> **THE EXERCISE**
Starting at the top of the entries, restate word for word each line up to and including the one with "square to it.".

> **DATA TO USE**
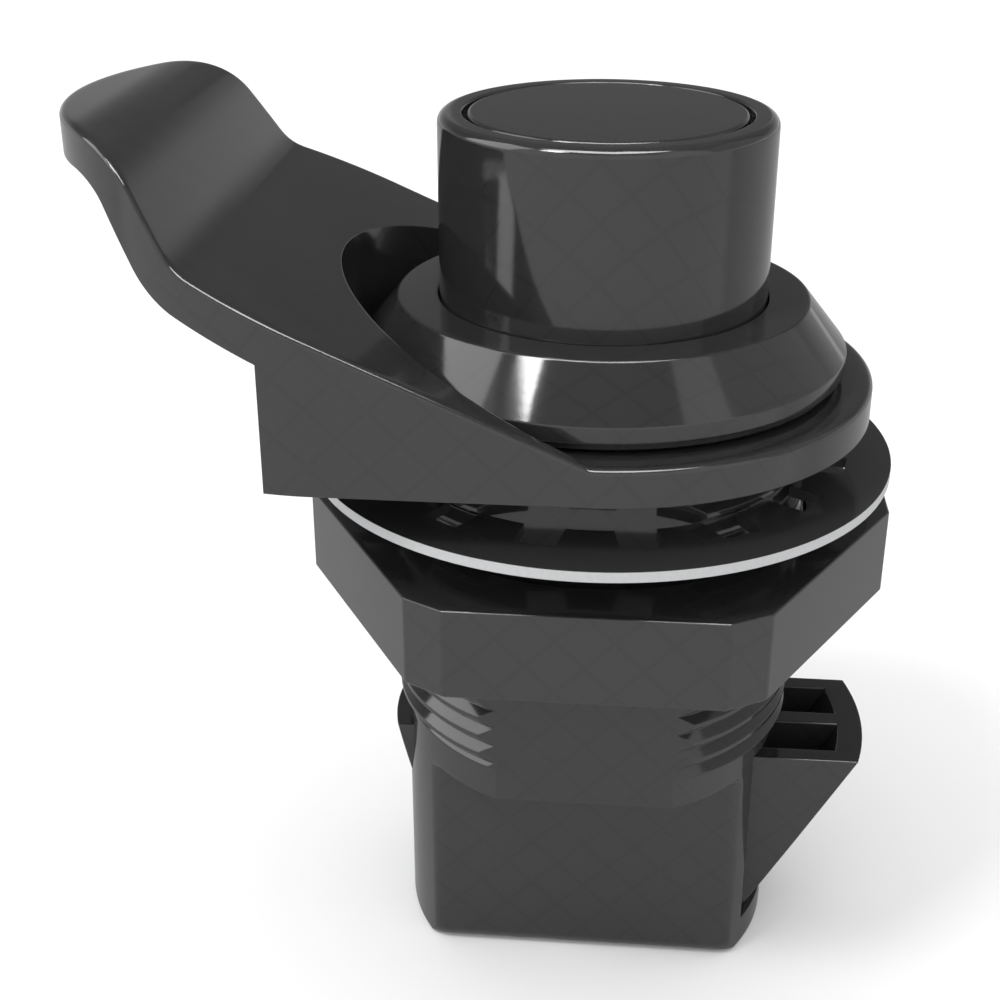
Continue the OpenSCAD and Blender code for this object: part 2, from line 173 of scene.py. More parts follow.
def tube(path: np.ndarray, radius: float, sides: int = 12) -> np.ndarray:
    """Carries a circle along a path, square to it.

    A point is path + radius * (cos b * side + sin b * up), where up is the path's tangent crossed with
    the side vector, and side is the tangent crossed with the path's own coil axis.

    Args:
        path: points along the middle of the wire.
        radius: radius of the wire.
        sides: number of points round the wire.

    Returns:
        An array of points x sides x 3.
    """
    tangent = np.gradient(path, axis=0)
    tangent /= np.linalg.norm(tangent, axis=1, keepdims=True)
    axis = path[-1] - path[0]
    axis = axis / np.linalg.norm(axis)
    side = np.cross(tangent, axis)
    side /= np.linalg.norm(side, axis=1, keepdims=True)
    up = np.cross(tangent, side)
    angle = np.linspace(0, 2 * np.pi, sides, endpoint=False)[None, :, None]
    return path[:, None] + radius * (np.cos(angle) * side[:, None] + np.sin(angle) * up[:, None])


def mesh_from_grid(name: str, grid: np.ndarray, seam: Seam, sharp_angle: float = 32.0) -> bpy.types.Object:
    """Makes a closed mesh from a grid of points in millimetres.

    Args:
        name: name of the new object.
        grid: first parameter x second parameter x 3.
        seam: how the grid closes.
        sharp_angle: angle in degrees above which an edge stays sharp.

    Returns:
        The new object, welded, with its faces pointing outwards.
    """
    rows, columns = grid.shape[:2]
    index = np.arange(rows * columns).reshape(rows, columns)
    if seam is not Seam.WELDED:
        index = np.vstack([index, index[:1]])
    if seam is Seam.TORUS:
        index = np.hstack([index, index[:, :1]])
    faces = np.stack([index[:-1, :-1], index[1:, :-1], index[1:, 1:], index[:-1, 1:]], axis=-1).reshape(-1, 4)
    mesh = bpy.data.meshes.new(name)
    mesh.from_pydata((grid.reshape(-1, 3) * MM).tolist(), [], faces.tolist())
    piece = bpy.data.objects.new(name, mesh)
    bpy.context.scene.collection.objects.link(piece)
    clean(piece, sharp_angle)
    return piece


def clean(piece: bpy.types.Object, sharp_angle: float = 32.0) -> None:
    """Welds doubles, closes open ends, points the faces outwards and sets smooth shading.

    Args:
        piece: the object to clean.
        sharp_angle: angle in degrees above which an edge stays sharp.
    """
    work = bmesh.new()
    work.from_mesh(piece.data)
    bmesh.ops.remove_doubles(work, verts=work.verts, dist=2e-6)
    bmesh.ops.dissolve_degenerate(work, dist=1e-7, edges=work.edges)
    open_edges = [e for e in work.edges if e.is_boundary]
    if open_edges:
        bmesh.ops.holes_fill(work, edges=open_edges, sides=0)
    bmesh.ops.recalc_face_normals(work, faces=work.faces)
    work.to_mesh(piece.data)
    work.free()
    piece.data.shade_smooth()
    piece.data.set_sharp_from_angle(angle=math.radians(sharp_angle))


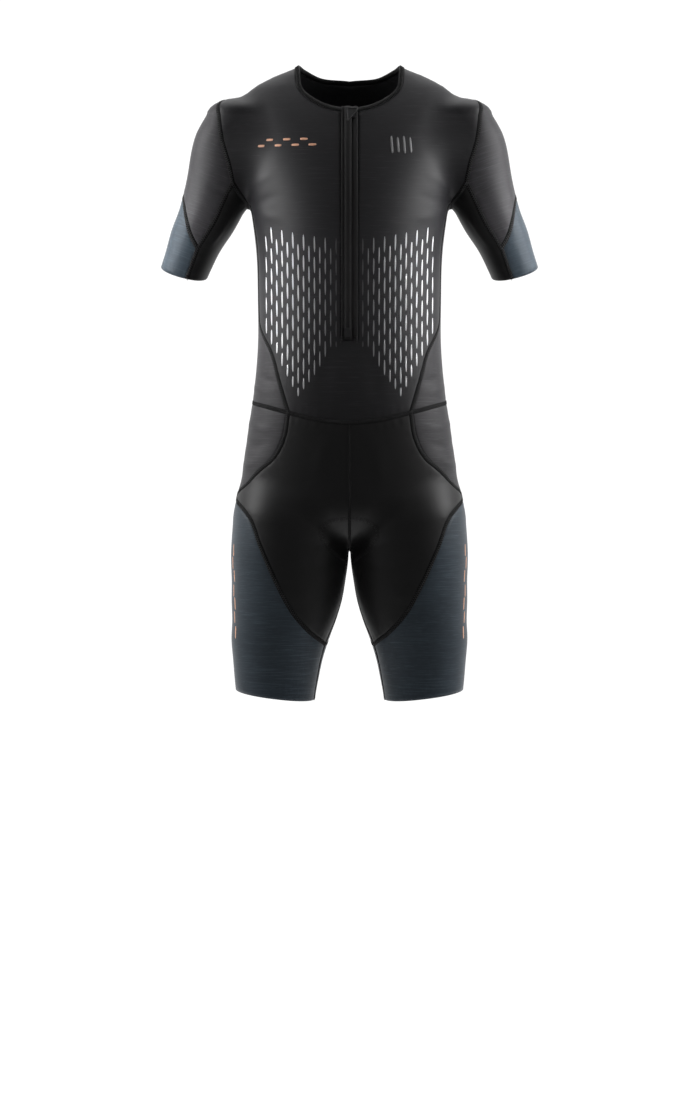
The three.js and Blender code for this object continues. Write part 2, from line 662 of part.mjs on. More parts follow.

> **FINISHED EXERCISE**
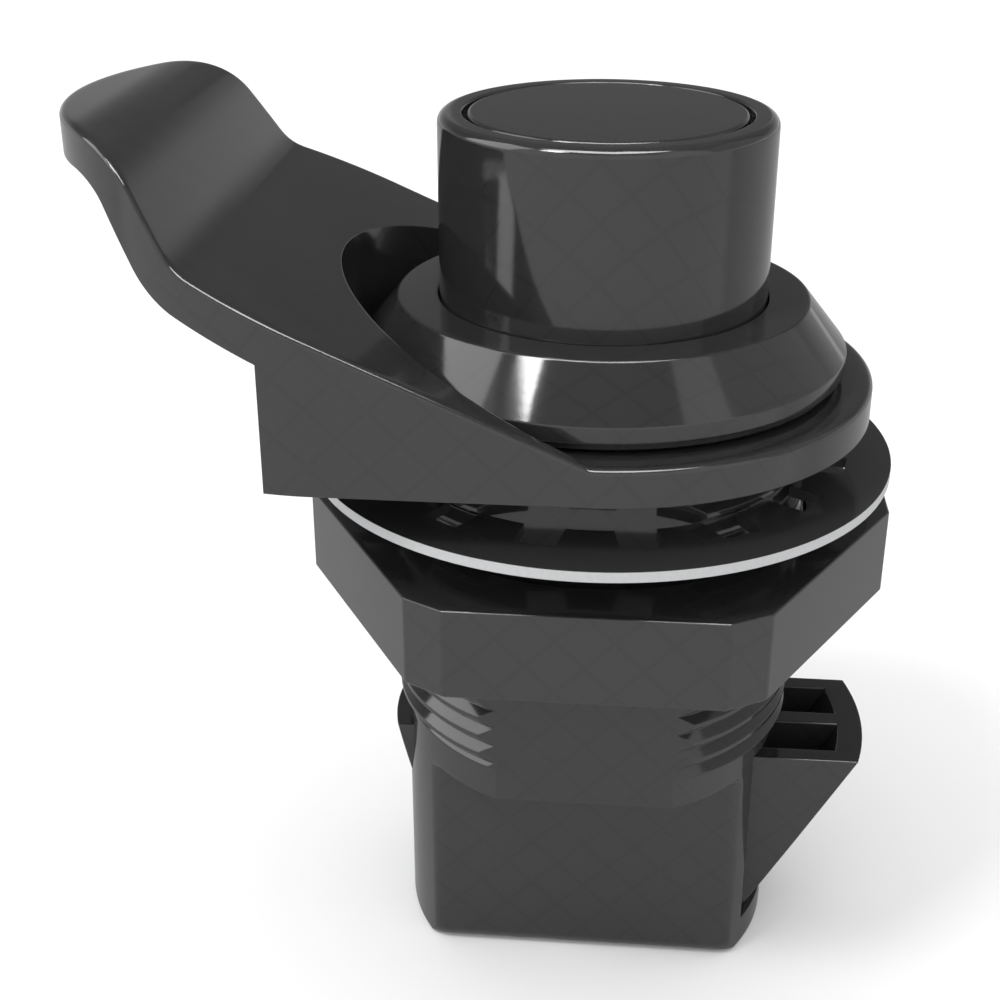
Continue the OpenSCAD and Blender code for this object: part 2, from line 173 of scene.py. More parts follow.
def tube(path: np.ndarray, radius: float, sides: int = 12) -> np.ndarray:
    """Carries a circle along a path, square to it.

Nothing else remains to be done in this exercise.